Study for the Funeral of Pallas

Antoine Coypel French

Not on view

Steeped in honors and titles, Antoine Coypel was a precocious talent from a family of successful painters. He was named first painter to the duc d’Orléans in 1688, director of the Académie Royale in 1714, and First Painter to the king in 1715. His most influential large scale project was undoubtedly the decoration of the Grande Galerie of the Palais Royal in Paris which had as its theme the story of Aeneas. Commissioned in 1701 by Philippe II, duc d’Orléans, the future Regent, the ceiling was completed by 1705, and seven large canvases depicting central moments of the Aeneid were added to the side walls between 1715-17. Many of the canvases are today in poor states of preservation, but the vigor and beauty of Coypel’s decoration, which earned him so many accolades in his own day, can today be appreciated in the quality of the surviving preparatory drawings.


The Met’s sheet first appeared on the New York art market in 2011. It is an energetic and exploratory compositional study for The Funeral of Pallas, ca.1716-17 (Musée du Louvre, Paris), one of Coypel’s scenes for the decoration of the Palais Royal.
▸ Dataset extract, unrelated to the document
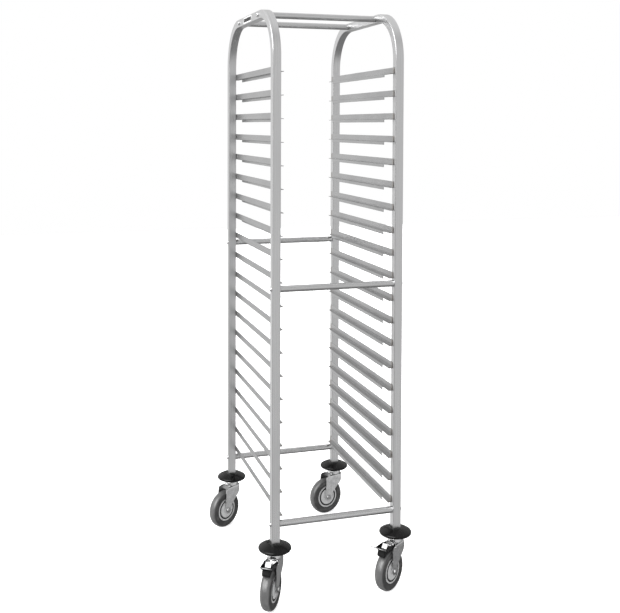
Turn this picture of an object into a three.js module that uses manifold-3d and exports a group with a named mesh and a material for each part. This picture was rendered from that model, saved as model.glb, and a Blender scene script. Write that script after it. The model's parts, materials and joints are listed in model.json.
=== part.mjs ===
// Sheet pan rack: two bent square-tube side frames carry Z-section tray runners,
// six bolted cross bars join them, and four swivel casters with bumper discs carry them.
// Millimetres. +Z is up, the open front faces -Y, and z = 0 is the floor.
import * as THREE from "three";
import { mergeVertices } from "three/addons/utils/BufferGeometryUtils.js";
import Module from "manifold-3d";

const wasm = await Module();
wasm.setup();

// ---- Driving dimensions ----
const FRAME_WIDTH = 400; // over the outer faces of the posts
const FRAME_DEPTH = 580;
const FRAME_TOP = 1720;
const POST_FOOT = 178; // height of the posts' open lower ends
const TUBE = 25; // square tube, outside
const TUBE_WALL = 1.5;
const TUBE_EDGE_RADIUS = 2.5;
const BEND_RADIUS = 150; // outside of the hoop's bends
const BEND_STEPS = 6;

const RUNNER_COUNT = 20;
const RUNNER_PITCH = 67.3;
const LOWEST_LEDGE = 252.5; // middle of the lowest ledge's sheet
const SHEET = 1.5;
const WEB_HEIGHT = 19;
const LEDGE_WIDTH = 14;
const LIP_DROP = 8;
const RUNNER_INSET = 13; // runner ends, inside the frame's front and rear faces
const LIP_SETBACK = 45; // lip ends, inside the runner's own ends
const WELD_SINK = 0.3; // how far a web sinks into the posts it is welded to

const BAR_RADIUS = 9.5;
const BAR_BORE = 8;
const BAR_PLUG = 22; // thick stretch at each end that takes the bolt
const TOP_BAR_SPREAD = 120; // of the top bars, from the middle of the depth
const MIDDLE_FRONT_BAR = 910;
const MIDDLE_REAR_BAR = 976;
const BOTTOM_BAR = 230.5;

const BOLT_RADIUS = 4;
const BOLT_HEAD_RADIUS = 7;
const BOLT_HEAD_HEIGHT = 4.5;
const GAP = 0.3; // between separate pieces that meet
const HOLE_PLAY = 0.4;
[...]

It represents a subject from book X of Virgil’s Aeneid, when the body of Pallas is returned to his father Evander, king of the Arcadians. Pallas had gone with Aeneas to fight the Rutuli and lost his life on the battlefield at the hands of Turnus. Coypel depicts the moment when Evander meets the procession returning the body and grieves over the loss of his son. Eight studies of individual figures or heads relating to the subject are in the Louvre (see Garnier, 1989, nos. 531-38, pp.231-32, figs. 448-455), but this is the first study of the entire composition to come to light. Working with impressive speed and dexterity, Coypel employed a mix of three colors of chalk (red, black, and white) on blue paper to block in the major elements of the composition. He then squared the sheet in black chalk to facilitate the process of transfer.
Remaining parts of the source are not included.